§ **Raw data**

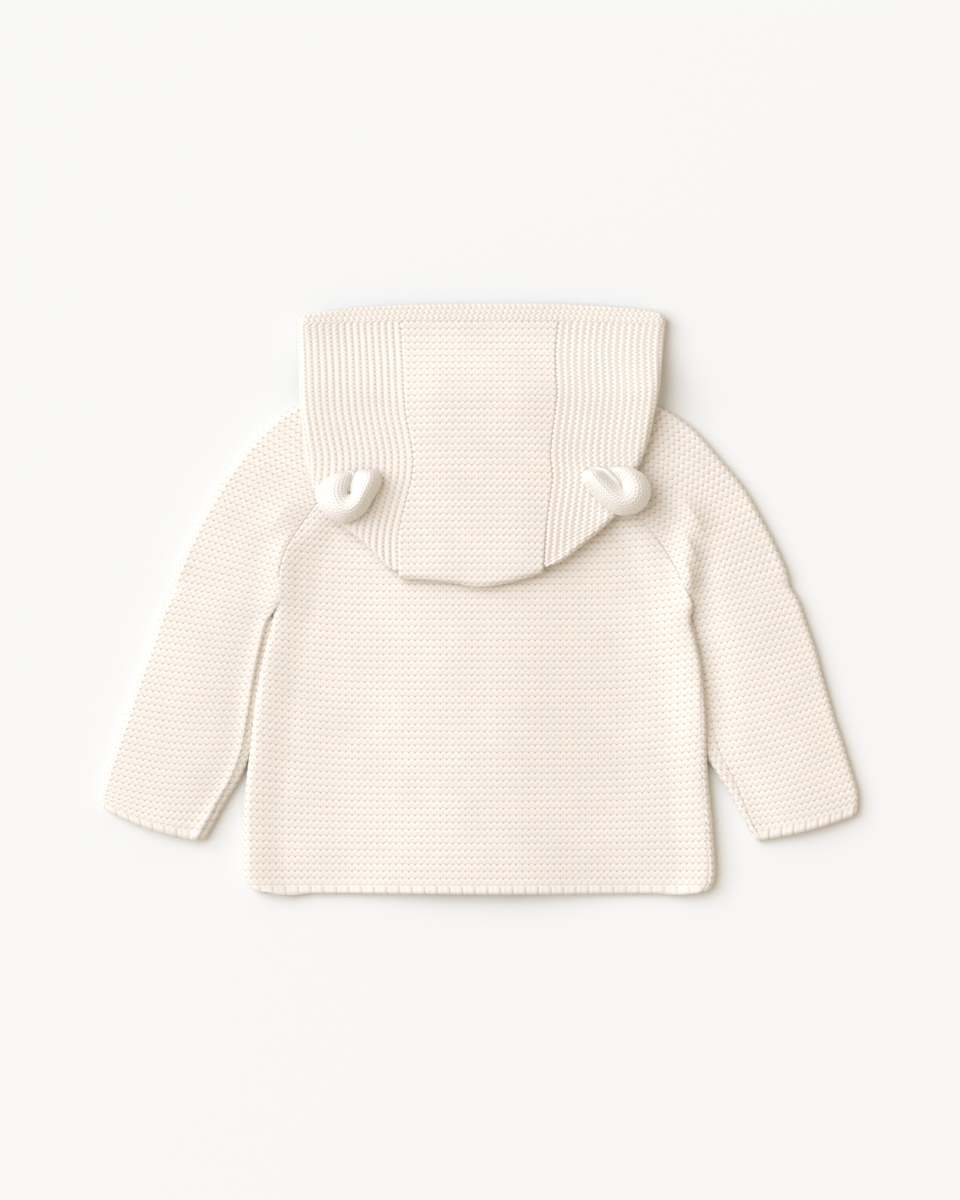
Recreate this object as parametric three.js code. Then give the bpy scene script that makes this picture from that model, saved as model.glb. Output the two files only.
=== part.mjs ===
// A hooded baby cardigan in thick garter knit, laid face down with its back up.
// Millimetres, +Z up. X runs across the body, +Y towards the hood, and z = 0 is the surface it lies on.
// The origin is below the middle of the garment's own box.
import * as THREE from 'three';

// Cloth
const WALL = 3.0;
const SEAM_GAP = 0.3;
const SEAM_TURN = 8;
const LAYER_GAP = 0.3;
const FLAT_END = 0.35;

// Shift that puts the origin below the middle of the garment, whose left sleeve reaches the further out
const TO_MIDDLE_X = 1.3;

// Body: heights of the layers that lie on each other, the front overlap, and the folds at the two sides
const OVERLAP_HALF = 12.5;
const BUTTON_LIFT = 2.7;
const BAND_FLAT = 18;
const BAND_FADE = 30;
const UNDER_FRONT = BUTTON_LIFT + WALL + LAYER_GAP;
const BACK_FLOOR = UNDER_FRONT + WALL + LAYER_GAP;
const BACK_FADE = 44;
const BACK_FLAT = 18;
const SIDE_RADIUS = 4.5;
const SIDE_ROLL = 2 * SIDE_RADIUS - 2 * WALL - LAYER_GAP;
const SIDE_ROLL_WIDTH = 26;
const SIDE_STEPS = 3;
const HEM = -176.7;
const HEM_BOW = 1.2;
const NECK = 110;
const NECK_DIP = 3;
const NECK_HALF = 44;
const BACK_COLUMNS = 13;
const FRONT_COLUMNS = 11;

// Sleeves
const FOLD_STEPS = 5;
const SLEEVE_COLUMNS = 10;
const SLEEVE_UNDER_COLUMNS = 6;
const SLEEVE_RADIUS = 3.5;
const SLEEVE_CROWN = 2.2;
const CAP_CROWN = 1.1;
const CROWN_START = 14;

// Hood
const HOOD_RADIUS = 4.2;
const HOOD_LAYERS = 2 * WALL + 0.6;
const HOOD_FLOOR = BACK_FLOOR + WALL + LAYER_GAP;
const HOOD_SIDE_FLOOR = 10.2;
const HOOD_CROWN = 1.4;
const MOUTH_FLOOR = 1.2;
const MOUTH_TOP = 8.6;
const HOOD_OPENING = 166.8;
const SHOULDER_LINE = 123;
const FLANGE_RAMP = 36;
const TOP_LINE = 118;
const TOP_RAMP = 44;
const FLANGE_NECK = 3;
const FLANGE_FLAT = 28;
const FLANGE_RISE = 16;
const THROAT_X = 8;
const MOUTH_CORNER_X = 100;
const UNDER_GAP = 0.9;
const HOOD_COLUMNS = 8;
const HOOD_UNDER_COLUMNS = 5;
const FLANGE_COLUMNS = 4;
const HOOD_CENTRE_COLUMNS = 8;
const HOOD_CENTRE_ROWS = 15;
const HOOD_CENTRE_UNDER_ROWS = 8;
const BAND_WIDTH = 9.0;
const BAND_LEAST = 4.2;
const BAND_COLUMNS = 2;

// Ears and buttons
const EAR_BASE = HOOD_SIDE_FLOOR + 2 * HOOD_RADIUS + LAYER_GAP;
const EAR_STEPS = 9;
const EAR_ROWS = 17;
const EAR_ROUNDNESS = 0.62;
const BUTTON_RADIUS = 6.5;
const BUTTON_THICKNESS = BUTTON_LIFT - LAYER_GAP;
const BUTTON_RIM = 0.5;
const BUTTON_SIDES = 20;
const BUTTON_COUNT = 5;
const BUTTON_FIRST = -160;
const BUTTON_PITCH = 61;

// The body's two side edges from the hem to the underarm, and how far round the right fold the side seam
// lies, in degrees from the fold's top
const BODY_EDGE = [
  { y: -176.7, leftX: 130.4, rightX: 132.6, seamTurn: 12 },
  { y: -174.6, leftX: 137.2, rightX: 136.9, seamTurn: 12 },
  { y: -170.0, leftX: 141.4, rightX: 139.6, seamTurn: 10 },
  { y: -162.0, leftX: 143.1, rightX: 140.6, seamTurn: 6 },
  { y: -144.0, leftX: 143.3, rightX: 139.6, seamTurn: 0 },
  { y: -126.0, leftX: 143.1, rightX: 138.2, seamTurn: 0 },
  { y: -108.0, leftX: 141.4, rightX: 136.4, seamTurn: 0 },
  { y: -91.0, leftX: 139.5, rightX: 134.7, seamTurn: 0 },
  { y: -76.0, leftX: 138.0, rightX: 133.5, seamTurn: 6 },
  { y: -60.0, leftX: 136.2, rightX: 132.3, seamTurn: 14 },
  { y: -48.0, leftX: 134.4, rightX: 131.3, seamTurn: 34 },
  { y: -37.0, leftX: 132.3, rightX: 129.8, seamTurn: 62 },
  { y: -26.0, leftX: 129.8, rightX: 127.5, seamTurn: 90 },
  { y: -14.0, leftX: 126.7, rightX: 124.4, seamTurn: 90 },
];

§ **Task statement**
Up to and including the line with "const CROWN_START = 14;", repeat the data exactly, starting from its first line; nothing else belongs in the response.

§ **Task answer**
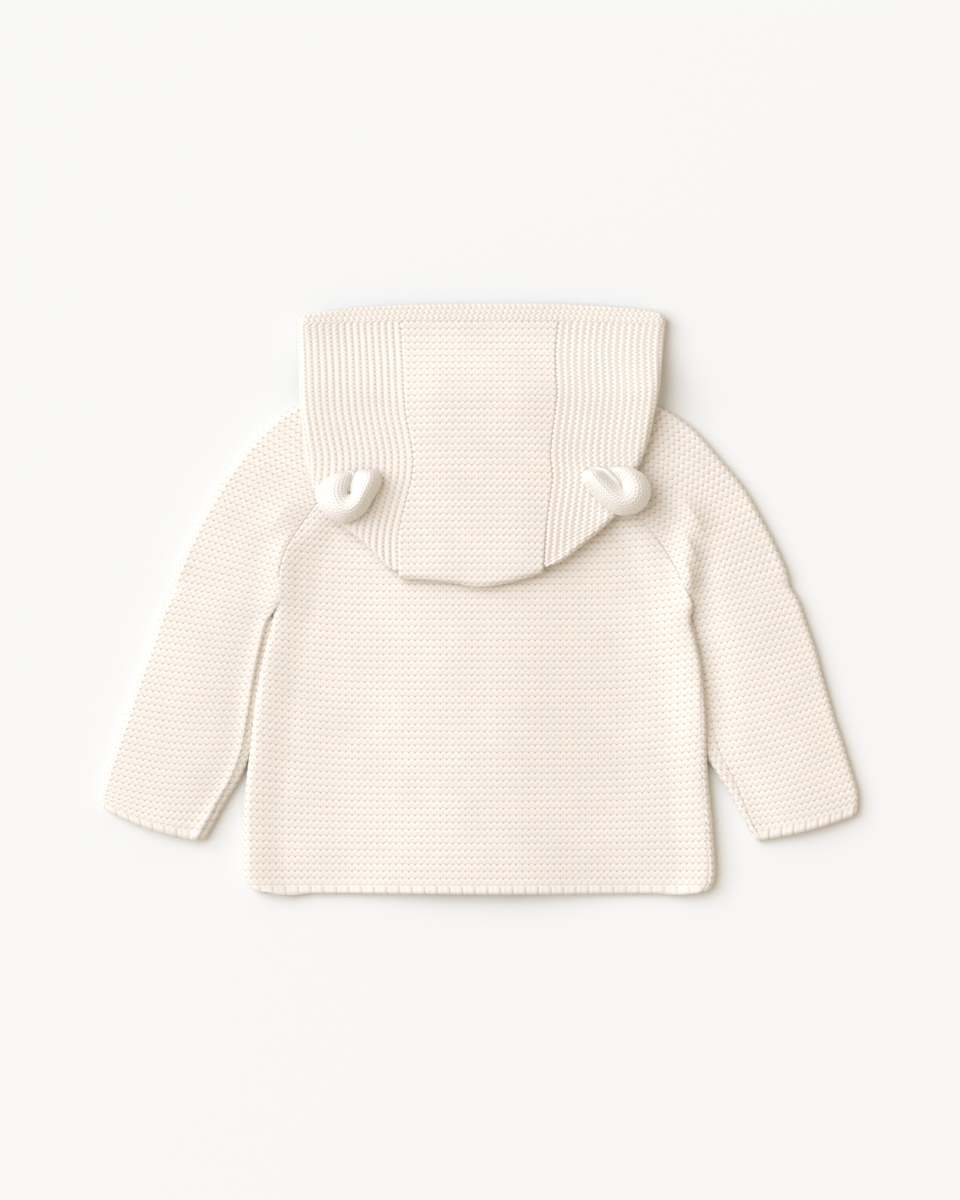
Recreate this object as parametric three.js code. Then give the bpy scene script that makes this picture from that model, saved as model.glb. Output the two files only.
=== part.mjs ===
// A hooded baby cardigan in thick garter knit, laid face down with its back up.
// Millimetres, +Z up. X runs across the body, +Y towards the hood, and z = 0 is the surface it lies on.
// The origin is below the middle of the garment's own box.
import * as THREE from 'three';

// Cloth
const WALL = 3.0;
const SEAM_GAP = 0.3;
const SEAM_TURN = 8;
const LAYER_GAP = 0.3;
const FLAT_END = 0.35;

// Shift that puts the origin below the middle of the garment, whose left sleeve reaches the further out
const TO_MIDDLE_X = 1.3;

// Body: heights of the layers that lie on each other, the front overlap, and the folds at the two sides
const OVERLAP_HALF = 12.5;
const BUTTON_LIFT = 2.7;
const BAND_FLAT = 18;
const BAND_FADE = 30;
const UNDER_FRONT = BUTTON_LIFT + WALL + LAYER_GAP;
const BACK_FLOOR = UNDER_FRONT + WALL + LAYER_GAP;
const BACK_FADE = 44;
const BACK_FLAT = 18;
const SIDE_RADIUS = 4.5;
const SIDE_ROLL = 2 * SIDE_RADIUS - 2 * WALL - LAYER_GAP;
const SIDE_ROLL_WIDTH = 26;
const SIDE_STEPS = 3;
const HEM = -176.7;
const HEM_BOW = 1.2;
const NECK = 110;
const NECK_DIP = 3;
const NECK_HALF = 44;
const BACK_COLUMNS = 13;
const FRONT_COLUMNS = 11;

// Sleeves
const FOLD_STEPS = 5;
const SLEEVE_COLUMNS = 10;
const SLEEVE_UNDER_COLUMNS = 6;
const SLEEVE_RADIUS = 3.5;
const SLEEVE_CROWN = 2.2;
const CAP_CROWN = 1.1;
const CROWN_START = 14;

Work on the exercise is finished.